Ironically, as someone who is neither a fat teen girl, nor a transboy from Oklahoma, nor a Mexican American boy with a magic flute given to him by the Skeleton Princess, I'm not in any position to judge whether McGuire did a good job at representing these demographics in her fiction. My feeling is that these books in the Wayward Children series are just too damn short to offer both didactic social commentary and fully realized characterizations. If Cora had been permitted to have more going on in her mind than "I'm a powerful athlete but I'm fat and people only ever see me as fat," I (as a fellow "fatty-fatty-fat-fat" person) would have been more satisfied with her. I can only imagine that people of Mexican ancestry, or transboys, would feel similarly about Christopher and Kade.

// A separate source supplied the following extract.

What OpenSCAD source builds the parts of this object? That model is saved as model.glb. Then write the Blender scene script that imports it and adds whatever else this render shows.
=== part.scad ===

The brevity of the book also contributes to how undercooked it can seem. To hopelessly mix the metaphor, the authorial scaffolding is far too obvious; the main band of characters spend far too much time asking questions whose sole purpose is to let McGuire dole out some backstory or world-building. Brevity has been a frustration of mine since the beginning of the series. Every Heart a Doorway probably would have been one of my favorite fantasy novels of the last few years had it only been double the length, whereas Beneath the Sugar Sky could have used a few more drafts as well as some space to let its characters breathe and be more than the author's teachable moments.